Filed in Communication Strategy, Leadership Communication, Team Dynamics — February 19, 2026

Most meetings don’t implode in real time. (Though I’ve seen a few that have.) No one flips a table or storms out. Everyone nods, someone says “sounds good,” and the meeting ends on schedule. It even feels productive.

Then, three days later, an email appears that begins with, “Just to clarify…”

That’s usually the moment you realize something went sideways.

From the outside, everyone looked aligned. Inside the room, it felt aligned. But somewhere between the nodding and the follow-up email, the train definitely went off the rails.

This isn’t about someone not paying attention. It’s a pattern. More specifically, it’s false alignment – the gap between shared language and shared understanding.

What False Alignment Looks Like in Meetings

When Agreement is More Social Than Real

False alignment shows up when people signal agreement before they’ve really had time to process what’s being decided. Nods, affirming phrases, and silence look like understanding in the moment, but they don’t always mean the same thing.

In many professional settings, people nod to stay polite, keep momentum, or avoid slowing the group down. Others assume they’ll sort out the details later. None of that guarantees the message actually landed.

The meeting ends with what feels like consensus. But people walk away carrying slightly different interpretations of the decision. No one notices the gap yet. That part comes later.

Research on group decision-making supports this. Teams often mistake visible agreement for shared understanding, especially in environments where cohesion and efficiency are valued. It’s a very human tendency – and a costly one.

Hearing the Same Words Doesn’t Mean the Same Meaning

We tend to assume that if we all heard the same words, we’re aligned.

But phrases like “let’s prioritize this,” “we’ll revisit later,” or “that’s the direction” leave plenty of room for interpretation.

What does “prioritize” mean? This week? This quarter? At the expense of what?

Each person filters those words through their role, workload, risk tolerance, and current pressure. If we don’t slow down to clarify, alignment gets assumed instead of confirmed.

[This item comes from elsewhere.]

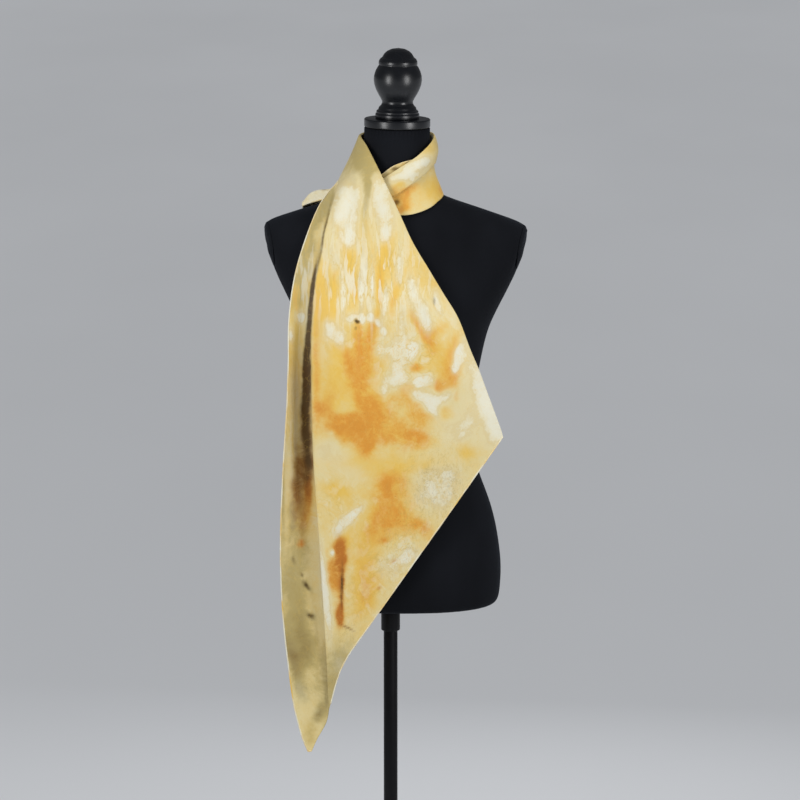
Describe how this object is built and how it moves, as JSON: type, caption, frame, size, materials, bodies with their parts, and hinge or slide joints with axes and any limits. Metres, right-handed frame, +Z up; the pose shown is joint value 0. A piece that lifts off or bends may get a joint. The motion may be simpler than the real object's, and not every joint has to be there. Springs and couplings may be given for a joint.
{
  "type": "silk square scarf on dress form",
  "caption": "Hand-dyed silk square wound round the neck of a limbless velvet dress form, with a long pointed fall in front, on a pole and round base.",
  "frame": {"origin": "on the floor, at the middle of the underside of the round base, on the axis of the pole", "axes": "+Z is up, the front of the dress form faces -Y, +X is to the right as seen from the front"},
  "size_m": [0.3926, 0.33, 1.6311],
  "materials": {
    "silk": "hand-dyed silk with a soft satin sheen, cream, yellow, gold and orange",
    "velvet": "matt black velvet",
    "lacquer": "satin black lacquer on turned wood",
    "steel": "satin black powder coat"
  },
  "bodies": {
    "root": {"front_panel": "silk", "edge_return": "silk", "side_fold": "silk", "neck_band": "silk", "neck_roll": "silk", "inner_turn": "silk", "shoulder_tail": "silk", "form_body": "velvet", "arm_plate_right": "velvet", "arm_plate_left": "velvet", "neck_cap": "lacquer", "finial": "lacquer", "form_socket": "steel", "stand_pole": "steel", "stand_base": "steel"}
  },
  "joints": []
}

Research in communication and organizational behavior shows that people don’t passively receive information. They interpret it through their own context and experience. That process – often described as sensemaking – is why the same message can land differently across a team.

Why Smart, Capable Teams Miss This

No One Wants to Be the Person Who Slows Things Down

Meetings are social environments. People are reading the room, watching the clock, and trying not to derail momentum.

Asking for clarification can feel like friction, and no one wants to be the person who slows things down.

So questions stay unasked. Confusion stays quiet. The cost shows up later.

Leaders Often Mistake Speed for Clarity

When a meeting moves quickly and no one pushes back, it can feel like success. But speed and clarity are not the same thing.

Leaders tend to judge meetings by how smoothly they run, not by how well decisions translate into action afterward. False alignment shows up most often in environments where efficiency is valued more than reflection.

Nodding Is Not Understanding

Visible Agreement vs. Internal Processing

Understanding takes processing time. Some people think out loud. Others need to sit with an idea before they can commit to it.

Meetings tend to reward the fastest responder. That doesn’t mean the fastest responder understands best.

Studies on cognitive load and working memory show that people can only absorb so much new information at once. So sometimes a nod just means, “I’m tracking,” not “I fully understand and agree with this plan.”

If we don’t pause to check what people actually heard, nodding becomes a substitute for clarity.

Silence Often Means “I’ll Deal With This Later”

Silence is frequently misread as agreement. In reality, it often means uncertainty, hesitation, or cognitive overload. People may not yet know what they think, or they may not feel safe surfacing confusion in the moment.

False alignment grows in the space between what’s said and what’s left unexamined.

How False Alignment Derails Work After the Meeting

Decisions Drift Without a Shared Mental Model

When people leave a meeting with different understandings of the same decision, their work starts to move in different directions. Tasks get interpreted differently, timelines shift, and priorities compete.

This isn’t resistance. It’s misalignment playing out in real time.

Research on team cognition shows that groups work more smoothly when they share a common mental model of decisions and expectations. When those models differ, execution tends to drift – even when effort and intent are strong.

Accountability Becomes Blurry

False alignment makes accountability harder because expectations were never truly shared.

When outcomes fall short, teams often attribute the problem to effort or follow-through, rather than to the original communication breakdown.

Over time, this erodes trust. Not because people don’t care, but because clarity was never actually built.

How to Create Real Alignment in Meetings

You don’t need a new meeting format. You need a pause.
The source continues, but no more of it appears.